Q) How much time is spent researching when writing a novel in the ww2 era?

A)Lots! I’m not sure I could tell you exactly how long I spend on research for each story. I’m currently working on my fifth and sixth Short Reads in The Yankee Years series (they will be released this spring and summer) and I am also in the process of revising a novel for the series. Hitler and Mars Bars, an earlier novel I wrote, which is not part of The Yankee Years series, opens in the Ruhr area of Germany after heavy bombing by the Allies during the last days of the war. As you can see, I’ve written quite a bit about the era so I’ve already done lots of background research for those books, from reading memoirs of ordinary people in Germany during the war to reading memoirs and accounts of life on the home front in Britain, as well as studying general history texts about the war era. Although I still have to check facts and details sometimes, my general knowledge of the era is a good foundation on which to set the knowledge I gain from my research into aspects of life in County Fermanagh during the war. I try to use real places in my stories so I visit the sites and I also read local history books and memoirs to glean details about the places that I won’t find anywhere else. I think this makes the stories more rounded and gives an authentic feel to them.

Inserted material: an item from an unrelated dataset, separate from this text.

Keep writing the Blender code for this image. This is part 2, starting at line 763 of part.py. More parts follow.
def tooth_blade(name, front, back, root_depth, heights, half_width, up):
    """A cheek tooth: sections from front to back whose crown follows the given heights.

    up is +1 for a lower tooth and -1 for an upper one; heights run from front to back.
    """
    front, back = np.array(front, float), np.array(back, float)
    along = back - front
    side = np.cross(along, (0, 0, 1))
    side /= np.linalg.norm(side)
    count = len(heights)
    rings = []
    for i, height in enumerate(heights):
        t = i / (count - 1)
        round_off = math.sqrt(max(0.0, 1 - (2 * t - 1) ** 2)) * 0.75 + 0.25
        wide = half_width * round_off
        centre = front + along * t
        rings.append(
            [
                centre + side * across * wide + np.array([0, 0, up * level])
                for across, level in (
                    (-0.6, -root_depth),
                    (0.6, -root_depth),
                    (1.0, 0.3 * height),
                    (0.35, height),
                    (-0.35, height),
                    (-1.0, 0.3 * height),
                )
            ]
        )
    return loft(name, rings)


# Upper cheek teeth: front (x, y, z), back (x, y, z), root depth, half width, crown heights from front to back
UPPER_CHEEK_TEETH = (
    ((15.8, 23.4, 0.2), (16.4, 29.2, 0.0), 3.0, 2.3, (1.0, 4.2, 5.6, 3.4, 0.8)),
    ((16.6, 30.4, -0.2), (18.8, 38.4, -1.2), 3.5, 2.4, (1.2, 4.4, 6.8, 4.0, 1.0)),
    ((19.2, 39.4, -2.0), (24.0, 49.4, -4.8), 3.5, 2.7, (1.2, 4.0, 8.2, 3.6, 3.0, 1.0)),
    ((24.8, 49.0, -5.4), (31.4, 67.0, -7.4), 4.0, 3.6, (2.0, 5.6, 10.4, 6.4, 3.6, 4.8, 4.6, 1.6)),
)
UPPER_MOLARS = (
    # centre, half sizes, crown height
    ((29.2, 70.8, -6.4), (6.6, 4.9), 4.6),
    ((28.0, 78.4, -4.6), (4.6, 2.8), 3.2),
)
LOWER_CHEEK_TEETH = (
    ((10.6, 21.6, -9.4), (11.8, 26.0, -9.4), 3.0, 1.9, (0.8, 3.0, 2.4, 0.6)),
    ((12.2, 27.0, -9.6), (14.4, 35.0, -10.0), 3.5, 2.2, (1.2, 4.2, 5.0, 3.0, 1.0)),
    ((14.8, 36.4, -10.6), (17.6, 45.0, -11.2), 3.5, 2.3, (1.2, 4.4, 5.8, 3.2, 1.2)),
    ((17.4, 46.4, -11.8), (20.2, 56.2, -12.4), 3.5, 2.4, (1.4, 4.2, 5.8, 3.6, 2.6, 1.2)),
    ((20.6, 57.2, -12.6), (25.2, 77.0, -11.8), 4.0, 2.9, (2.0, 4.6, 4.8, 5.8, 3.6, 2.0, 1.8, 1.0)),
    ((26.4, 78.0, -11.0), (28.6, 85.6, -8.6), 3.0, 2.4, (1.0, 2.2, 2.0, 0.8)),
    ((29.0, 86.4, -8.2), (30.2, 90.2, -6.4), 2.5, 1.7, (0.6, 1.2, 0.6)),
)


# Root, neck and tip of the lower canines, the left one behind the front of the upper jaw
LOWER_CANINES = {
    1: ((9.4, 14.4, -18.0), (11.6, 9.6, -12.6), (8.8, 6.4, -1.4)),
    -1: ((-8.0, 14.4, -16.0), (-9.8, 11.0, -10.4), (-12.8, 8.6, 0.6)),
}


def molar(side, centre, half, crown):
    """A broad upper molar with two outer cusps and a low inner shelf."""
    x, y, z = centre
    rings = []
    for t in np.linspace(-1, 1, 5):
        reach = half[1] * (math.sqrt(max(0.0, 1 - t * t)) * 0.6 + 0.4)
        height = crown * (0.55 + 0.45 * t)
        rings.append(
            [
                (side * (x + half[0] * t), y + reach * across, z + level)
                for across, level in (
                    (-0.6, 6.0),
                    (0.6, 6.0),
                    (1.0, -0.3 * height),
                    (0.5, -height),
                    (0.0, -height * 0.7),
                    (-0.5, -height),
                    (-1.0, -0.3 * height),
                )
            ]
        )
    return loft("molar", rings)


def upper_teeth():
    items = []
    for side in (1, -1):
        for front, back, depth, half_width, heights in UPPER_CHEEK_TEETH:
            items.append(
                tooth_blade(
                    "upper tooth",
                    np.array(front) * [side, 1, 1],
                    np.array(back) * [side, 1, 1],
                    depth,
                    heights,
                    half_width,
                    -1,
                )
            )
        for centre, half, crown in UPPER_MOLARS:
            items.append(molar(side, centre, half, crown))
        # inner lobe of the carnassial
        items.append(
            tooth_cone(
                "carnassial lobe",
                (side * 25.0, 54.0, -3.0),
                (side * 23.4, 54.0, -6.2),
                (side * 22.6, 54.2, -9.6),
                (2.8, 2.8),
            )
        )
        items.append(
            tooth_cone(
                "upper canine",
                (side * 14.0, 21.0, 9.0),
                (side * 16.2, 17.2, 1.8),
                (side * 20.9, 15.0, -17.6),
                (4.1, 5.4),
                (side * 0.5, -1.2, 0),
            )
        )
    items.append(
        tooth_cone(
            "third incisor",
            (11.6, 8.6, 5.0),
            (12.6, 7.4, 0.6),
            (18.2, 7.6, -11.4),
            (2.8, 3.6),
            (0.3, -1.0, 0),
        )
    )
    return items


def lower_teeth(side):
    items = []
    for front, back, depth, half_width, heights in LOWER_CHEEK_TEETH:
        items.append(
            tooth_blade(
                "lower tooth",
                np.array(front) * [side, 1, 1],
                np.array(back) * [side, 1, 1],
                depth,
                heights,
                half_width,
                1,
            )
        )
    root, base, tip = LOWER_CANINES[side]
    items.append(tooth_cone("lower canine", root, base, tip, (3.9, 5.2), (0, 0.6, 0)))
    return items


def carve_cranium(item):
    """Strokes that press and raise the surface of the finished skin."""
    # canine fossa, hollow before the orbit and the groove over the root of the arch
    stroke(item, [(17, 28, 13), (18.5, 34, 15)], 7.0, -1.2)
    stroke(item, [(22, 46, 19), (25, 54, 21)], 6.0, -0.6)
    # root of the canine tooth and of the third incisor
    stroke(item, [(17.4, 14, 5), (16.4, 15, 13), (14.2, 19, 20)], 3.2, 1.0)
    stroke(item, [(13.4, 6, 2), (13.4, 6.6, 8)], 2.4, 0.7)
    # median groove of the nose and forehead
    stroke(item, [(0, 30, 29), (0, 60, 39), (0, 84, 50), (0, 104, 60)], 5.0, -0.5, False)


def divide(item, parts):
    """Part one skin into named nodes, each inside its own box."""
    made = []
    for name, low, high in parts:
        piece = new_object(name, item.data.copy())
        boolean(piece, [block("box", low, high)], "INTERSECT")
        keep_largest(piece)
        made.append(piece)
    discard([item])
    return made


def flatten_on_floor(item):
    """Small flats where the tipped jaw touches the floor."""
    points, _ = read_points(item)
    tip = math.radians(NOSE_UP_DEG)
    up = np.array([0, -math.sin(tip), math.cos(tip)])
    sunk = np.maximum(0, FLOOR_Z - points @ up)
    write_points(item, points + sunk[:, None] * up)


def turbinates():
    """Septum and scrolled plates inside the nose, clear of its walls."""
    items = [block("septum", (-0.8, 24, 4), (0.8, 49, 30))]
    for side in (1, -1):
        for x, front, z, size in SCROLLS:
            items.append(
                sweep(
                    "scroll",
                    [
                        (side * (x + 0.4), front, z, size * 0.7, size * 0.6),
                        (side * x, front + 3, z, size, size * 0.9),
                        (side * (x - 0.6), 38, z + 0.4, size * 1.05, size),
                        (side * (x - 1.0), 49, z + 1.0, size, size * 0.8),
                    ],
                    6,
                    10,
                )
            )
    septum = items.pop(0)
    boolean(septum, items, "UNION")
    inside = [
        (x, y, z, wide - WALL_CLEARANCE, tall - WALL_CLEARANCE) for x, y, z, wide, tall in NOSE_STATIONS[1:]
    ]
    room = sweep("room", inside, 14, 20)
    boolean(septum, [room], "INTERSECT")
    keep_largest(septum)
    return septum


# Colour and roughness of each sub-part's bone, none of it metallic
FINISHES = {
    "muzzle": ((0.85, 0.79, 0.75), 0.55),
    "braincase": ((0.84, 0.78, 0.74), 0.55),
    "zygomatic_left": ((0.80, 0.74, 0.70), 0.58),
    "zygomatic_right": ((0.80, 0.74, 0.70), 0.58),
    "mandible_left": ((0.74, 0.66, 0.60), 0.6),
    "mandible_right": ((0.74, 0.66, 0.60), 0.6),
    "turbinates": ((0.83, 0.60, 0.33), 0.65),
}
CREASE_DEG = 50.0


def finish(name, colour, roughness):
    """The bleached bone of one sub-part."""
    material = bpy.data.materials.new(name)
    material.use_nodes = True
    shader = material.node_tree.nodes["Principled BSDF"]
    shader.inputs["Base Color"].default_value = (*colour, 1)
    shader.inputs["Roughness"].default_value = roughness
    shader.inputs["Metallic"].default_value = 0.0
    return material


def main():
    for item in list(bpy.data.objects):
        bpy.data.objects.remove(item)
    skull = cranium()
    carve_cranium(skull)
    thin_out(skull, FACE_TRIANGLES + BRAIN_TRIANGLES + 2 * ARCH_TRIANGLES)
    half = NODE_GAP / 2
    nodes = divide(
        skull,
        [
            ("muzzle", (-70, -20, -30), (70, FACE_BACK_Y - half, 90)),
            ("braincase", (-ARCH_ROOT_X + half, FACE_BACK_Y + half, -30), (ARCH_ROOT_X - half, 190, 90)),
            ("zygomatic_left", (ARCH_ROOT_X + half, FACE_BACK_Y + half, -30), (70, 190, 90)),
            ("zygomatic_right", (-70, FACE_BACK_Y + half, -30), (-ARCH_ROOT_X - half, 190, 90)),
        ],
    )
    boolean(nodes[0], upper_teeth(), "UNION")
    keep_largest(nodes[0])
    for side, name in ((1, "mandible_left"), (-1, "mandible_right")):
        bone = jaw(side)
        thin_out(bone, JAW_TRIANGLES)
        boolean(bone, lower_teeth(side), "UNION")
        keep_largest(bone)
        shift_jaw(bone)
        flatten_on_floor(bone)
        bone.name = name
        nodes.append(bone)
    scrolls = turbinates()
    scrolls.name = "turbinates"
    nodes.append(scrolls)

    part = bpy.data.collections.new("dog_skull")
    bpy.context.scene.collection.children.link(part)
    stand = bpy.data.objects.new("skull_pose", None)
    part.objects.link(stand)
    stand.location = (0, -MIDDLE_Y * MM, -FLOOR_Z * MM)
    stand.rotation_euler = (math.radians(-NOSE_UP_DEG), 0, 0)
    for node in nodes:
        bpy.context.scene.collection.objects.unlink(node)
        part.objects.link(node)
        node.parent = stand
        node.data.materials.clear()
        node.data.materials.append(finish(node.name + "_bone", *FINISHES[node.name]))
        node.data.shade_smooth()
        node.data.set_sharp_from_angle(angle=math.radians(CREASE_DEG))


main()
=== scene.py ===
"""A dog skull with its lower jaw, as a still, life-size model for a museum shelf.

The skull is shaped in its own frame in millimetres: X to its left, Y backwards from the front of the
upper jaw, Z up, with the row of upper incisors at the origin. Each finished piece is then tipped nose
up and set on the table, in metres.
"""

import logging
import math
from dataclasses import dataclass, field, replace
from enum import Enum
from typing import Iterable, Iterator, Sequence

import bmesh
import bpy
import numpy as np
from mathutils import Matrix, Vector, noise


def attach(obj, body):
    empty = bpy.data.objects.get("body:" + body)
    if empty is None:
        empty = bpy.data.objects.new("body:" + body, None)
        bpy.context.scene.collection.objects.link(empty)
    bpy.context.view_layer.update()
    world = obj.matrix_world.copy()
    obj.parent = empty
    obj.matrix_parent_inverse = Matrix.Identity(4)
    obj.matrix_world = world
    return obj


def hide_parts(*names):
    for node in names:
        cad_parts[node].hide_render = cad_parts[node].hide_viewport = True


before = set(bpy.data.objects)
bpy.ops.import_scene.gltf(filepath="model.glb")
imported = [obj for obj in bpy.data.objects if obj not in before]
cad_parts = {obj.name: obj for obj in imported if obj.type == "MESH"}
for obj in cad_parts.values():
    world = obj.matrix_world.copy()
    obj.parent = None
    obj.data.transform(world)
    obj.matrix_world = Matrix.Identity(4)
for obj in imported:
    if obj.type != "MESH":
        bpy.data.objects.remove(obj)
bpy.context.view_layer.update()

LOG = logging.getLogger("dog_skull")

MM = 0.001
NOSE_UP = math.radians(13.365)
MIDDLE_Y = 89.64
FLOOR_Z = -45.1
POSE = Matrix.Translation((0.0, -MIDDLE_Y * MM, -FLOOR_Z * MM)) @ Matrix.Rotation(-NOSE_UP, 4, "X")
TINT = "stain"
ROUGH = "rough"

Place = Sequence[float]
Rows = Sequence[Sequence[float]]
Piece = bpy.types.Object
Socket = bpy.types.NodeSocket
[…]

When I research the places where my stories are set, I have extra research to do, compared to authors who write about the home front anywhere in the rest of the United Kingdom, as many aspects of the war in Northern Ireland weren’t quite the same as in England, Scotland and Wales. For one thing, there was no conscription because of the division of opinion about the war between the Protestant and Catholic communities and the threat of rebellion by anti-unionist organisations if conscription was introduced. Related to this, there was the threat of the terrorist organisation, the Irish Republican Army, attacking strategic locations in Northern Ireland for their cause while the military and police were occupied with the war. The province was waging an internal war as well as the one against the Axis countries. So there’s lots to consider when setting stories in Northern Ireland.

I couldn’t tell you how much time I actually spend on research but I do some background reading before I start working on a story and then look up specific facts as I need them while writing. Research is never finally finished until the story is written and released to readers.

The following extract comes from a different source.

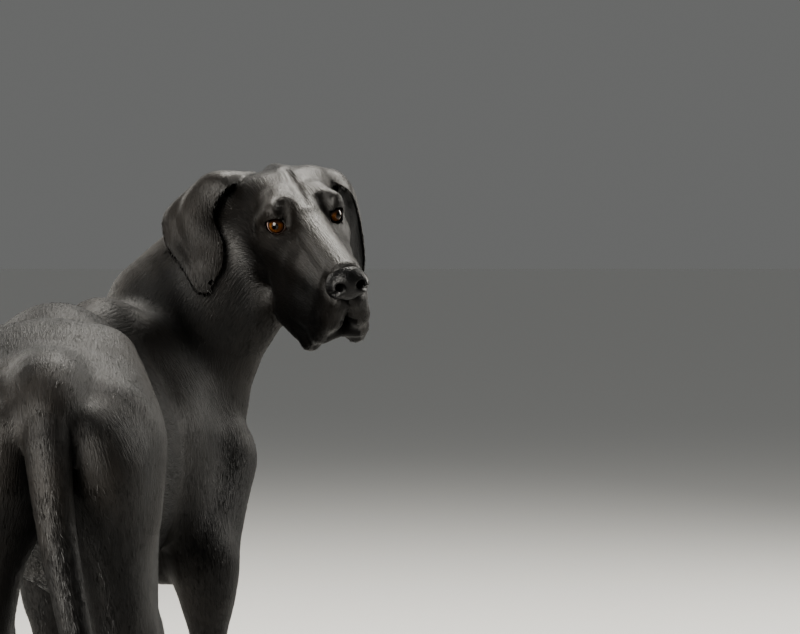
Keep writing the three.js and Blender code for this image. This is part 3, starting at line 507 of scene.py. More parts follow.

Q) What has been the most interesting research you have come across by accident?

A) I think one thing that really intrigued me, when I first learned about it, was that the United States was preparing to join the war months before the attack on Pearl Harbor forced them into battle. And they weren’t just devising strategies on paper. They were already secretly building military bases throughout the United Kingdom, including several in Northern Ireland. It was a huge operation to undertake in secret and, if it had been discovered, it would have pushed them into the war before they were ready. As I’ve mentioned, The Shadow Ally, the first story in The Yankee Years, revolves around a threat to this secret and how Ruth, an ordinary girl, and Frank, one of the civilian contractors working on the nearby base, strive to keep the secret from falling into the wrong hands.

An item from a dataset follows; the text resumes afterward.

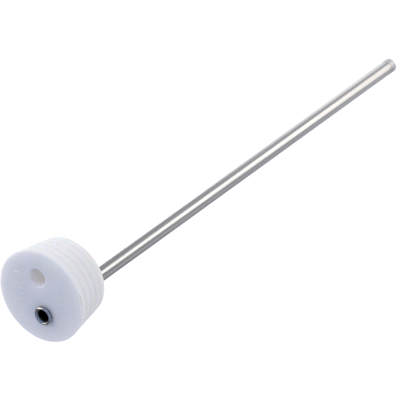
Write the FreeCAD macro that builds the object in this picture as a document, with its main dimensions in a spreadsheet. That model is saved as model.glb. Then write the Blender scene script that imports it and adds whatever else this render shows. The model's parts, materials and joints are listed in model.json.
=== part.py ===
"""A stopper thermowell for a fermenting vessel.

A tapered two-hole silicone stopper closes the vessel's neck. One hole takes an airlock. Through the
other runs a long steel tube, closed at its far end, that holds a temperature probe in the liquid.
Millimetres. Z is the stopper's axis with its large face up, X runs through both holes with the
airlock hole on +X, and the origin is on the axis at the stopper's mid-height, where the neck grips.
"""

import FreeCAD, Part
import os

import Sketcher

doc = FreeCAD.newDocument("stopper_thermowell")

# ---------------------------------------------------------------- driving dimensions
sheet = doc.addObject("Spreadsheet::Sheet", "dims")
dimensions = [
    ("stopper_height", 25.0, "height of the stopper"),
    ("top_diameter", 50.0, "large face, number 10 stopper"),
    ("bottom_diameter", 42.0, "small face, number 10 stopper"),
    ("large_rim_rounding", 0.5, "soft edge left by the mould round the large face"),
    ("small_rim_rounding", 1.5, "rounder edge of the small face, which enters the neck first"),
    ("hole_rounding", 0.9, "soft edge of the airlock's hole in both faces"),
    ("ring_count", 4, "shallow ring grooves round the side"),
    ("ring_depth", 0.30, "depth of a ring groove"),
    ("ring_cutter", 0.6, "section radius of a ring groove"),
    ("hole_offset", 10.1, "from the stopper's axis to each hole's axis"),
    ("airlock_bore", 9.5, "hole for an airlock's stem, 3/8 inch"),
    ("mark_height", 0.25, "how far the moulded marks stand up"),
    ("bar_length", 3.0, "a moulded bar, along Y"),
    ("bar_width", 1.1, "a moulded bar, along X"),
    ("bar_count", 11, "bars in the row"),
    ("bar_row_span", 30.0, "from the first bar's middle to the last one's"),
    ("bar_row_y", 12.2, "from the stopper's axis to the row of bars"),
    ("pip_diameter", 2.2, "a round moulded pip"),
    ("pip_count", 3, "pips in the row"),
    ("pip_row_span", 8.0, "from the first pip's middle to the last one's"),
    ("pip_row_y", -12.0, "from the stopper's axis to the row of pips"),
    ("tube_outside", 7.14, "outside diameter of the tube, 9/32 inch"),
    ("tube_wall", 0.355, "wall thickness of the tube"),
    ("tube_clearance", 0.04, "radial running clearance in the stopper"),
    ("lip_outside", 10.0, "outside diameter of the rolled lip"),
    ("lip_section", 1.8, "thickness of the rolled lip, along Z"),
    ("lip_gap", 0.05, "between the lip and the stopper's face"),
    ("mouth_rounding", 0.5, "radius of the lip's crest where it turns down into the tube"),
    ("well_length", 292.1, "from the stopper's large face to the closed tip, 11.5 inch"),
    ("plug_length", 4.0, "length of the plug that closes the tube"),
    ("tip_rounding", 1.2, "radius of the tip's ground edge"),
]
for row, (alias, value, meaning) in enumerate(dimensions, start=1):
    sheet.set(f"A{row}", meaning)
    sheet.set(f"B{row}", str(value))
    sheet.setAlias(f"B{row}", alias)
doc.recompute()

# heights that several sub-parts share, as expressions of the sheet
FACE = "dims.stopper_height / 2"
LIP_UNDERSIDE = f"({FACE} + dims.lip_gap)"
LIP_TOP = f"({LIP_UNDERSIDE} + dims.lip_section)"
TIP = f"({FACE} - dims.well_length)"
TUBE_RADIUS = "dims.tube_outside / 2"
TUBE_INNER = f"({TUBE_RADIUS} - dims.tube_wall)"
WELD_ROOT = f"({TIP} + dims.plug_length)"
WELD_LOW = f"({WELD_ROOT} - dims.tube_wall)"
WELD_HIGH = f"({WELD_ROOT} + dims.tube_wall)"
TAPER = "((dims.top_diameter - dims.bottom_diameter) / 2 / dims.stopper_height)"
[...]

I’ve also been amazed and entertained by many of the stories I’ve read in books and heard from people who lived through the era about unusual incidents that occurred in County Fermanagh. We often think that people in previous generations were more willing to conform, constrained by the conventions of their society, but I’ve found that many people, especially in Fermanagh, did some wacky things and didn’t seem to worry about what anyone thought about it.

For instance, when one of the U.S. soldiers, who was stationed at a military base near Irvinestown, a small town in County Fermanagh, wanted to go into town, he had a habit of standing at the roadside outside the army camp and jumping on the back of a passing horse pulling a cart and riding it from the base into town. This didn’t seem odd to him as he was raised on a ranch in Texas, but since these horses were only used to pulling carts, it always startled the animal when a man suddenly landed on its back and it was likely to bolt. Many farmers cursed the soldier for the trouble he caused them. Another story I heard was about an Irvinestown café, or eating house as they were known, that always managed to get rationed meat, such as steaks that had been smuggled into the country, to serve to their American military customers. The place had a great reputation and was always busy. But, as the staff went about their work, they kept an eye peeled for police officers or customs inspectors and when they spotted either approach the premises, the staff would rush to move all the raw steaks out the kitchen and hide them in the garden until the inspection was over. Of course, when the inspectors spoke to their customers, no one had never seen steak on the menu. I also heard about another incident where a local lad came out of a dance one evening and ‘borrowed’ a post van parked on the road. He was rather enterprising and charged a small fee to servicemen leaving the dance to give them a lift back to their bases. Hopefully he earned enough money from his clients to cover his fine when he was sentenced in court. These are just a few examples of the things that people got up to. Sometimes it seemed there was nothing too strange for someone to attempt to do. This realisation gives me the freedom to create unique and interesting characters, without feeling I’m betraying the truth of the era.

Q) What is your Favourite/s novels from this era? & did they influence your writing?

A) I have so many wartime novels that I love – almost every one I read touches me in some way and the memory of the story lingers in my mind. But I don’t think any of the wartime novels I’ve read specifically influenced my writing. The stories I tell are about a place that’s a bit different from the rest of the United Kingdom so they are probably more influenced by Irish novels than wartime ones.

I can’t really pick one or two favourite wartime novels. But Kate Lord Brown’s The Beauty Chorus sticks in my mind as it was the first novel I had read about the women in the Air Transport Auxiliary and I love stories about women who took on new, daring roles during the war. Kristin Hannah’s The Nightingale, a story of the French resistance, also had a huge impact on me for its drama and poignancy. I also loved Alrene Hughes’ trilogy, that begins with Martha’s Girls. The stories are set in wartime Belfast, so the characters’ experiences particularly resonate with me.

Thanks for reviewing The Shadow Ally, the first story in The Yankee Years Books 1-3 and for inviting me to visit your blog. I’ve enjoyed chatting with you, Anne.

*Huge thanks to Dianne & I wish you much success with your writing career.